• [Stated goal] Write out the whole listing, matching it exactly.

• [Object data in JSON]
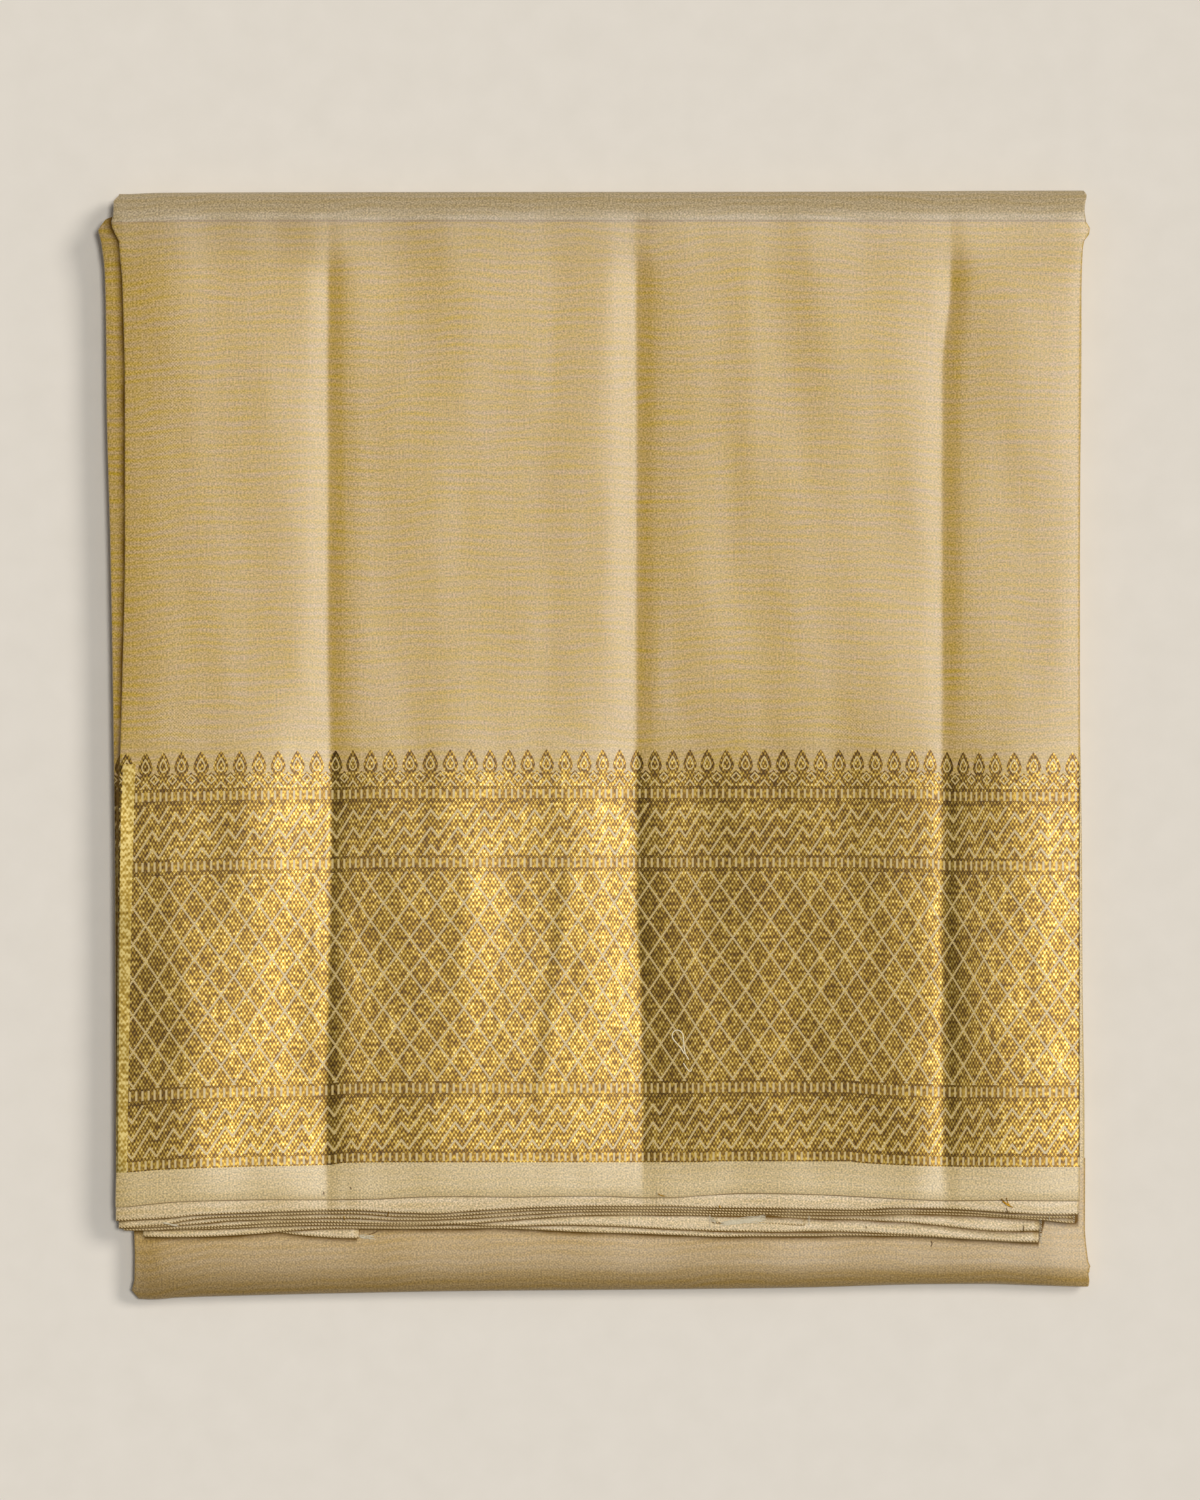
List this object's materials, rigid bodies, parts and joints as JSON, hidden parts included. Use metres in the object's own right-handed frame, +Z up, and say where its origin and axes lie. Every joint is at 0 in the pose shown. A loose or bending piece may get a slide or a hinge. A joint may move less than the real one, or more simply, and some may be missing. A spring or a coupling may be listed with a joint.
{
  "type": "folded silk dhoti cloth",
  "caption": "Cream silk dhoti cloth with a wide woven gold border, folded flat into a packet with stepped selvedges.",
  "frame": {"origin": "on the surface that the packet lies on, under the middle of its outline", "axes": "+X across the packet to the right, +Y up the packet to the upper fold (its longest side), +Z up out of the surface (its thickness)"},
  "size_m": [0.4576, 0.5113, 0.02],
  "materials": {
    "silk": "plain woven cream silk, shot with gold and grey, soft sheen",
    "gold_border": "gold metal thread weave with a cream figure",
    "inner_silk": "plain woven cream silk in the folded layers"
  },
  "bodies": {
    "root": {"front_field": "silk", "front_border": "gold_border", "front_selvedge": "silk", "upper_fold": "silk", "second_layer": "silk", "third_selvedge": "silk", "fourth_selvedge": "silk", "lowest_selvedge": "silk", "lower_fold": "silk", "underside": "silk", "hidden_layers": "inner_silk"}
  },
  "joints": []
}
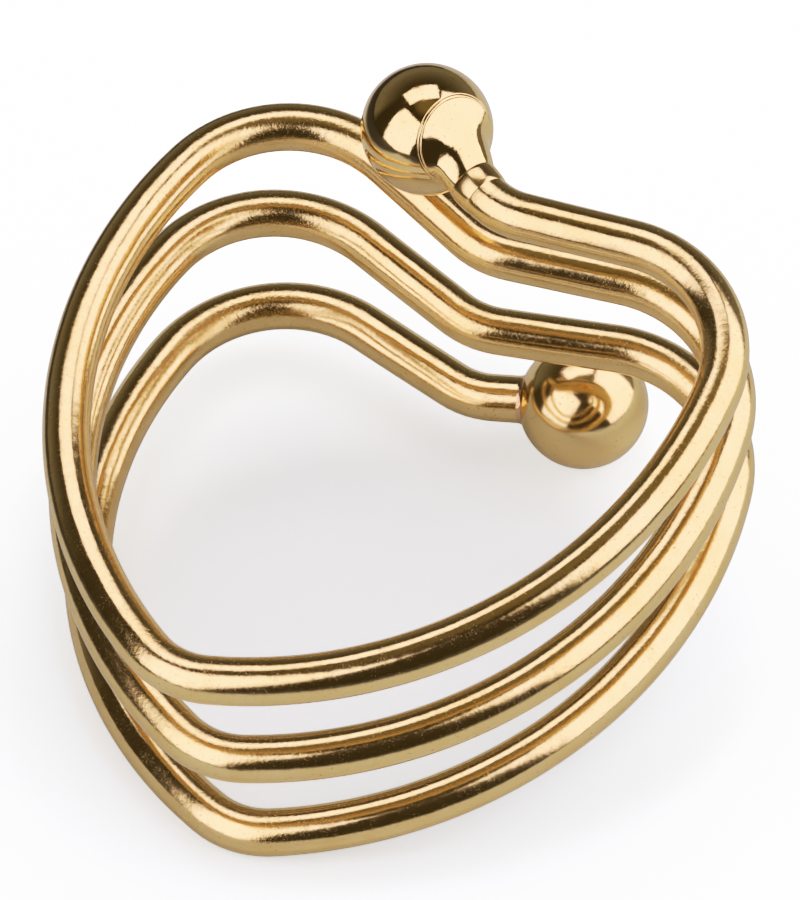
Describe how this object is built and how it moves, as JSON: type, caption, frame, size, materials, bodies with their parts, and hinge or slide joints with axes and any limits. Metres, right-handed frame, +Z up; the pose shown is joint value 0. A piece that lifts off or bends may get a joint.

• [Result below]
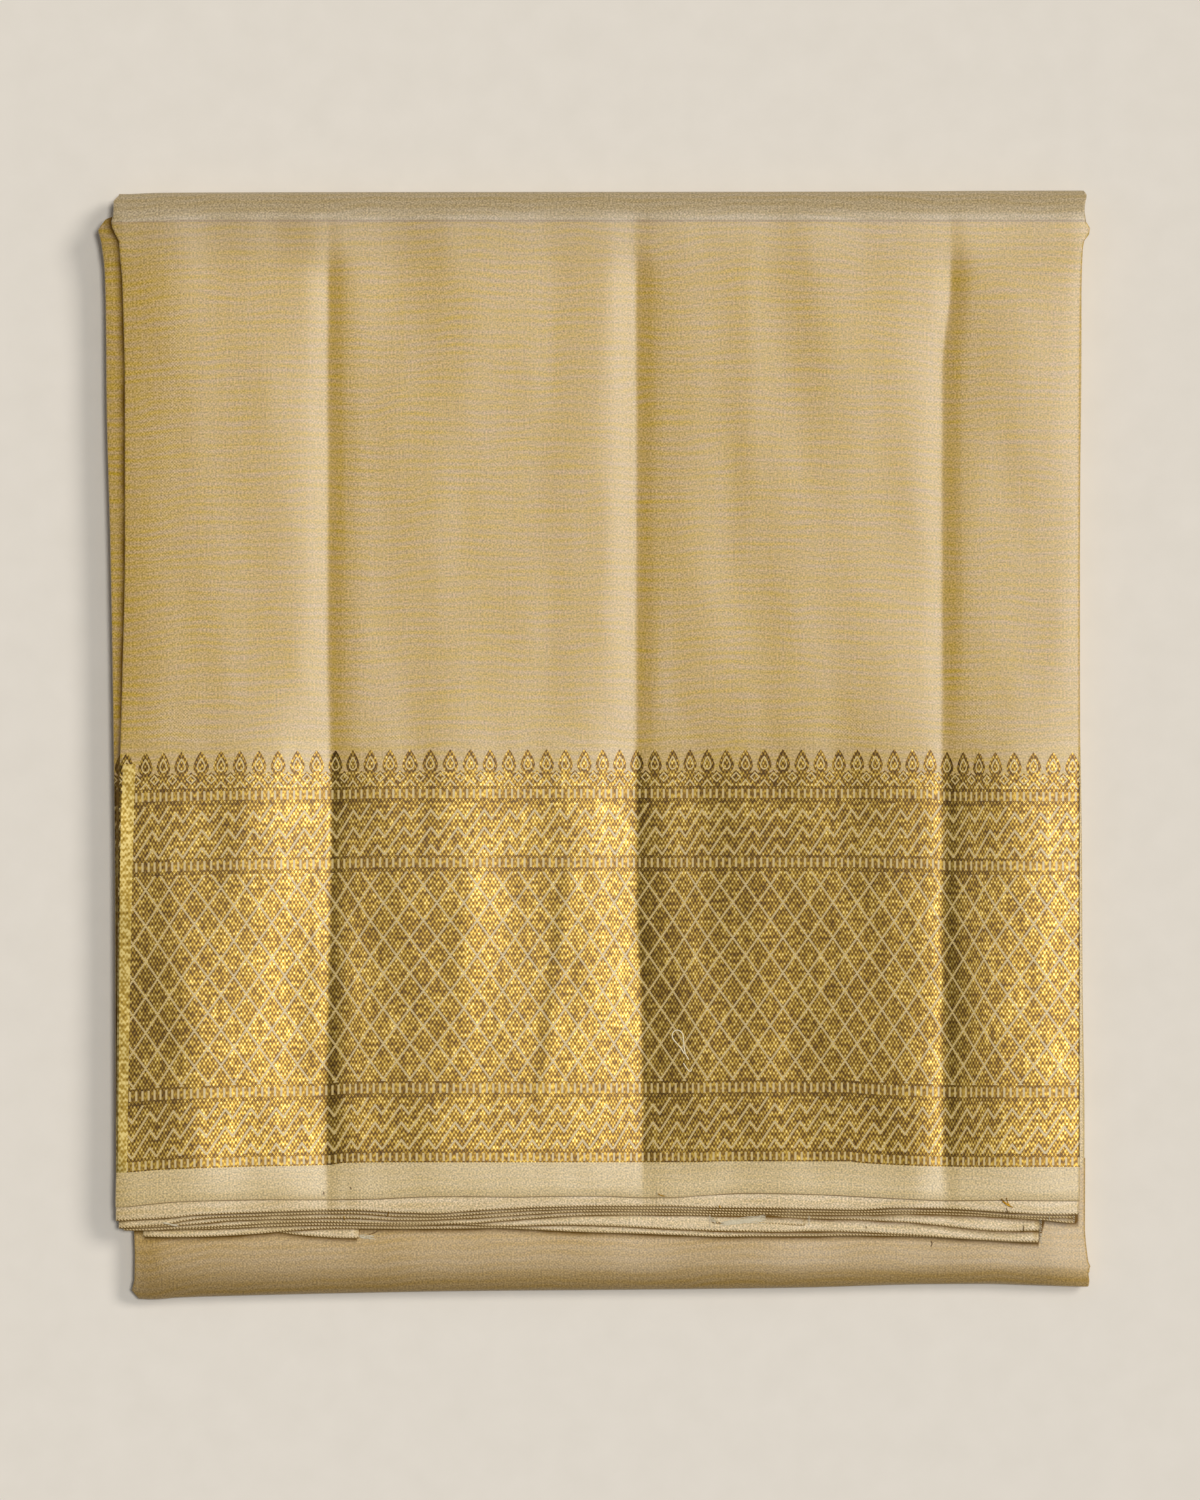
List this object's materials, rigid bodies, parts and joints as JSON, hidden parts included. Use metres in the object's own right-handed frame, +Z up, and say where its origin and axes lie. Every joint is at 0 in the pose shown. A loose or bending piece may get a slide or a hinge. A joint may move less than the real one, or more simply, and some may be missing. A spring or a coupling may be listed with a joint.
{
  "type": "folded silk dhoti cloth",
  "caption": "Cream silk dhoti cloth with a wide woven gold border, folded flat into a packet with stepped selvedges.",
  "frame": {"origin": "on the surface that the packet lies on, under the middle of its outline", "axes": "+X across the packet to the right, +Y up the packet to the upper fold (its longest side), +Z up out of the surface (its thickness)"},
  "size_m": [0.4576, 0.5113, 0.02],
  "materials": {
    "silk": "plain woven cream silk, shot with gold and grey, soft sheen",
    "gold_border": "gold metal thread weave with a cream figure",
    "inner_silk": "plain woven cream silk in the folded layers"
  },
  "bodies": {
    "root": {"front_field": "silk", "front_border": "gold_border", "front_selvedge": "silk", "upper_fold": "silk", "second_layer": "silk", "third_selvedge": "silk", "fourth_selvedge": "silk", "lowest_selvedge": "silk", "lower_fold": "silk", "underside": "silk", "hidden_layers": "inner_silk"}
  },
  "joints": []
}
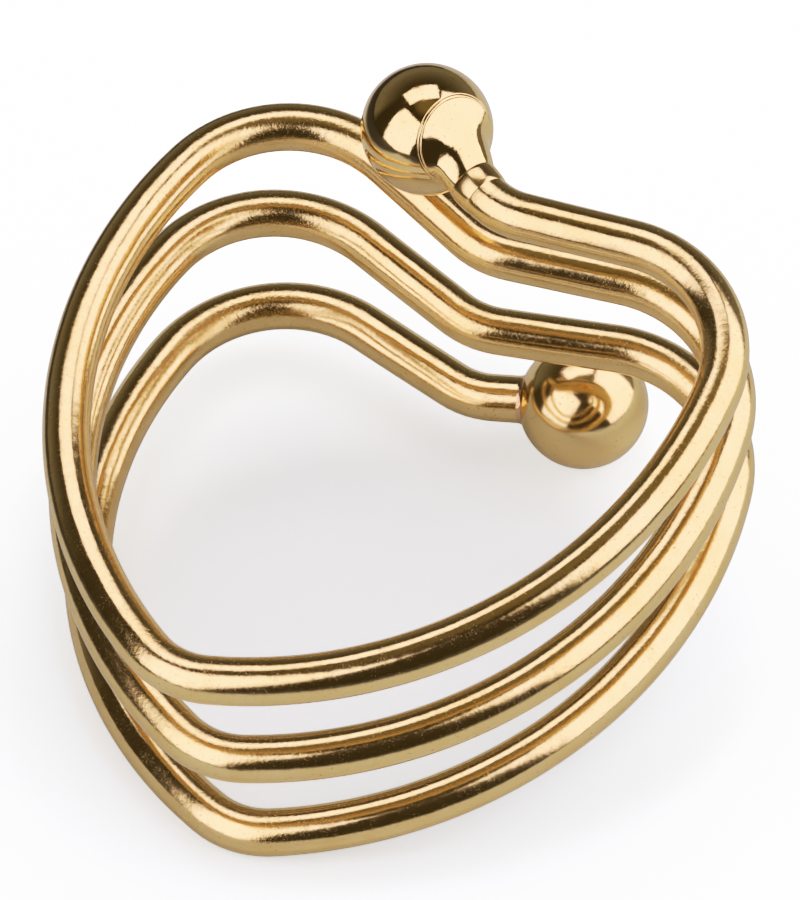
Describe how this object is built and how it moves, as JSON: type, caption, frame, size, materials, bodies with their parts, and hinge or slide joints with axes and any limits. Metres, right-handed frame, +Z up; the pose shown is joint value 0. A piece that lifts off or bends may get a joint.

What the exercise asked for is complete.